- **Set exercise**: Search the material for the word "piece" and report each line where it turns up.
-------- Stored data --------
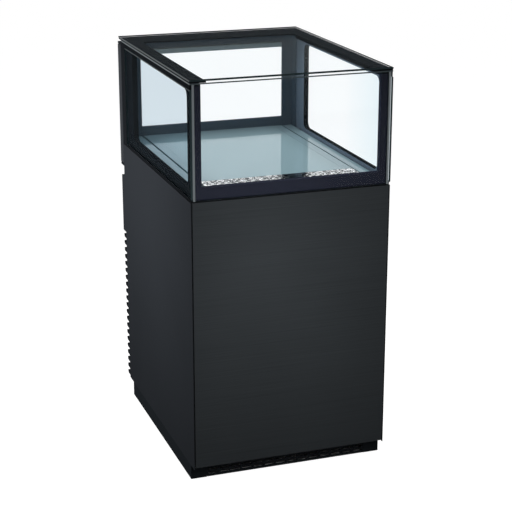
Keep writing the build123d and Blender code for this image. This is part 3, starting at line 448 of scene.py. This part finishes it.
# Screw heads of the louvred cover in place of the plain ones
HEAD_RADIUS, HEAD_HEIGHT = 4.5, 2.4
SCREW_ROWS = 4
BLADE_PITCH = 24.3
BLADES_PER_ROW = 6
heads = bmesh.new()
cover_lo, cover_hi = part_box("cover_screws")
head_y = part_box("louvre_cover")[0].y + 1.5 * MM
for head_x in (cover_lo.x + HEAD_RADIUS * MM, cover_hi.x - HEAD_RADIUS * MM):
    for row in range(SCREW_ROWS):
        head_z = cover_lo.z + (HEAD_RADIUS + row * BLADES_PER_ROW * BLADE_PITCH) * MM
        screw(heads, (head_x, head_y, head_z), HEAD_RADIUS, HEAD_HEIGHT, 0.4 * row + head_x)
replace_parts(piece("cover_screw_heads", heads, screw_metal, "cabinet"), "cover_screws")

# Screws at the corners of the control box and on the lower hinge
fixings = bmesh.new()
box_lo, box_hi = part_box("control_box")
for x in (box_lo.x + 22 * MM, box_hi.x - 22 * MM):
    for z in (box_lo.z + 20 * MM, box_hi.z - 24 * MM):
        screw(fixings, (x, box_hi.y, z), 3.8, 1.8, x * 9)
hinge_lo, hinge_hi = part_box("hinge_bottom")
for share in (0.35, 0.8):
    x = hinge_lo.x + share * (hinge_hi.x - hinge_lo.x)
    screw(fixings, (x, hinge_lo.y + 3 * MM, hinge_lo.z + 10 * MM), 3.2, 1.5, share)
piece("fixing_screws", fixings, screw_metal, "cabinet")

# Digits of the display and marks on the control fascia, in millimetres from the fascia's middle height
fascia_lo, fascia_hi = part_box("control_fascia")
fascia_y = fascia_hi.y
middle_z = (fascia_lo.z + fascia_hi.z) / 2 / MM
PRINT_RISE = 0.12
SEGMENTS = {"2": "abged", "5": "afgcd"}


def middle_x(name):
    """The middle of a node along x, in millimetres."""
    lo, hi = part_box(name)
    return (lo.x + hi.x) / 2 / MM


def bar(bm, left, right, low, high):
    """Add a printed rectangle."""
    prism(bm, [(left, low), (right, low), (right, high), (left, high)], fascia_y, PRINT_RISE)


def digit(bm, x, z, which):
    """Add one seven-segment digit, seen from behind the cabinet."""
    height, width, thick = 12.0, 6.0, 1.32
    side, up = width / 2, height / 2
    bars = {
        "a": (0, up, width, thick),
        "g": (0, 0, width, thick),
        "d": (0, -up, width, thick),
        "f": (side, up / 2, thick, up),
        "b": (-side, up / 2, thick, up),
        "e": (side, -up / 2, thick, up),
        "c": (-side, -up / 2, thick, up),
    }
    for key in SEGMENTS[which]:
        cx, cz, wide, tall = bars[key]
        if wide > tall:
            wide -= thick / 2
        else:
            tall -= thick / 2
        bar(bm, x + cx - wide / 2, x + cx + wide / 2, z + cz - tall / 2, z + cz + tall / 2)


DIGIT_OFFSET = 6.0
digits = bmesh.new()
for offset, which in ((DIGIT_OFFSET, "2"), (-DIGIT_OFFSET, "5")):
    digit(digits, middle_x("display_window") + offset, middle_z, which)
piece("display_digits", digits, digit_glow, "cabinet")

# Arrows over two buttons, a stroke and a ring at each rocker, and stars over the other two buttons
marks = bmesh.new()
mark_z = middle_z + 11.5
for name, way in (("button_up", 1), ("button_down", -1)):
    x = middle_x(name)
    arrow = [(x - 2.2, mark_z - 1.6 * way), (x + 2.2, mark_z - 1.6 * way), (x, mark_z + 2.0 * way)]
    prism(marks, arrow[::way], fascia_y, PRINT_RISE)
RING_STEPS, RING_OUTER, RING_INNER = 20, 2.6, 1.8
for name in ("rocker_light", "rocker_power"):
    x = middle_x(name)
    bar(marks, x - 0.5, x + 0.5, middle_z + 17, middle_z + 22)
    ring_z = middle_z - 19.5
    for k in range(RING_STEPS):
        a, b = 2 * math.pi * k / RING_STEPS, 2 * math.pi * (k + 1) / RING_STEPS
        arc = [(RING_OUTER, a), (RING_OUTER, b), (RING_INNER, b), (RING_INNER, a)]
        outline = [(x + r * math.cos(t), ring_z + r * math.sin(t)) for r, t in arc]
        prism(marks, outline, fascia_y, PRINT_RISE)
STROKE_LONG, STROKE_THIN = 2.3, 0.28
stroke = [
    (STROKE_LONG, STROKE_THIN),
    (STROKE_LONG, -STROKE_THIN),
    (-STROKE_LONG, -STROKE_THIN),
    (-STROKE_LONG, STROKE_THIN),
]
for name, strokes in (("button_set", 2), ("button_defrost", 3)):
    x = middle_x(name)
    for k in range(strokes):
        angle = math.pi * k / strokes
        dx, dz = math.cos(angle), math.sin(angle)
        outline = [(x + dx * u - dz * v, mark_z + dz * u + dx * v) for u, v in stroke]
        prism(marks, outline, fascia_y, PRINT_RISE + 0.02 * k)
piece("fascia_marks", marks, mark_white, "cabinet")


def seen_rays(g):
    """1 for rays that show a thing straight, by gloss or through glass, and 0 for light that it sheds."""
    path = g.add("LightPath").outputs
    seen = g.maths("MAXIMUM", path["Is Camera Ray"], path["Is Glossy Ray"])
    return g.maths("MAXIMUM", seen, path["Is Transmission Ray"])


# Pale floor that sheds little light, and shows white except under the cabinet
SHED = 0.12
FOOT_HALF_WIDTH, FOOT_HALF_DEPTH, FOOT_MIDDLE_Y = 0.297, 0.333, -0.045
g = new_graph("studio_floor")
seen = seen_rays(g)
spot = g.split(g.add("TexCoord").outputs["Object"])
beside = g.maths("GREATER_THAN", g.maths("ABSOLUTE", spot[X]), FOOT_HALF_WIDTH)
along = g.maths("ABSOLUTE", g.maths("ADD", spot[Y], -FOOT_MIDDLE_Y))
outside = g.maths("MAXIMUM", beside, g.maths("GREATER_THAN", along, FOOT_HALF_DEPTH))
tone = g.blend(seen, (SHED, SHED, SHED, 1.0), (0.8, 0.8, 0.8, 1.0))
paint = g.add("BsdfDiffuse", {"Color": tone}).outputs[0]
light = g.add("Emission", {"Color": (1.0, 1.0, 1.0, 1.0), "Strength": 1.3}).outputs[0]
share = g.maths("MULTIPLY", g.maths("MULTIPLY", seen, outside), 0.75)
floor_material = g.finish(g.shaders(share, paint, light))
plate = bmesh.new()
bmesh.ops.create_grid(plate, x_segments=1, y_segments=1, size=30)
floor = new_object("studio_floor", plate, floor_material)

# White backdrop that sheds as little light as the floor
g = Graph(bpy.data.worlds.new("studio"), "OutputWorld")
level = g.remap(seen_rays(g), 0.0, 1.0, SHED, 1.0)
backdrop = g.add("Background", {"Color": (1.0, 1.0, 1.0, 1.0), "Strength": level})
scene.world = g.finish(backdrop.outputs[0])


def softbox(name, spot, target, size, watts):
    """Add a rectangular light at spot, aimed at target, that is not seen itself."""
    lamp = bpy.data.lights.new(name, "AREA")
    lamp.shape = "RECTANGLE"
    lamp.size, lamp.size_y = size
    lamp.energy = watts
    obj = bpy.data.objects.new(name, lamp)
    obj.location = spot
    obj.rotation_mode = "QUATERNION"
    obj.rotation_quaternion = (Vector(spot) - Vector(target)).to_track_quat("Z", "Y")
    obj.visible_camera = False
    obj.visible_glossy = False
    scene.collection.objects.link(obj)


softbox("front_box", (-0.09, -0.98, 0.71), (-0.05, -0.415, 0.64), (0.2, 0.6), 2.8)
softbox("side_box", (-1.2, 0.12, 0.95), (-0.3, 0.1, 0.65), (0.6, 0.6), 11.5)
softbox("top_box", (0.0, 0.0, 2.9), (0, 0, 0.9), (1.6, 1.6), 45)
softbox("right_box", (1.25, 0.12, 0.95), (0.3, 0.1, 0.65), (0.6, 0.6), 9)
softbox("back_box", (0.1, 1.45, 0.85), (0.0, 0.4, 0.6), (0.7, 0.7), 13)

# Camera at the photograph's place, turned by yaw from +Y and by pitch below level
YAW, PITCH = math.radians(19.21), math.radians(17.90)
camera_data = bpy.data.cameras.new("camera")
camera_data.sensor_width = 36
camera_data.lens = 101.46
camera = bpy.data.objects.new("camera", camera_data)
scene.collection.objects.link(camera)
camera.location = (-1.389, -4.086, 1.940)
aim = Vector((math.sin(YAW) * math.cos(PITCH), math.cos(YAW) * math.cos(PITCH), -math.sin(PITCH)))
camera.rotation_mode = "QUATERNION"
camera.rotation_quaternion = (-aim).to_track_quat("Z", "Y")
scene.camera = camera

scene.view_settings.view_transform = "Standard"
scene.cycles.transparent_max_bounces = 32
--------
- **Exercise answer**:
replace_parts(piece("cover_screw_heads", heads, screw_metal, "cabinet"), "cover_screws")
piece("fixing_screws", fixings, screw_metal, "cabinet")
piece("display_digits", digits, digit_glow, "cabinet")
piece("fascia_marks", marks, mark_white, "cabinet")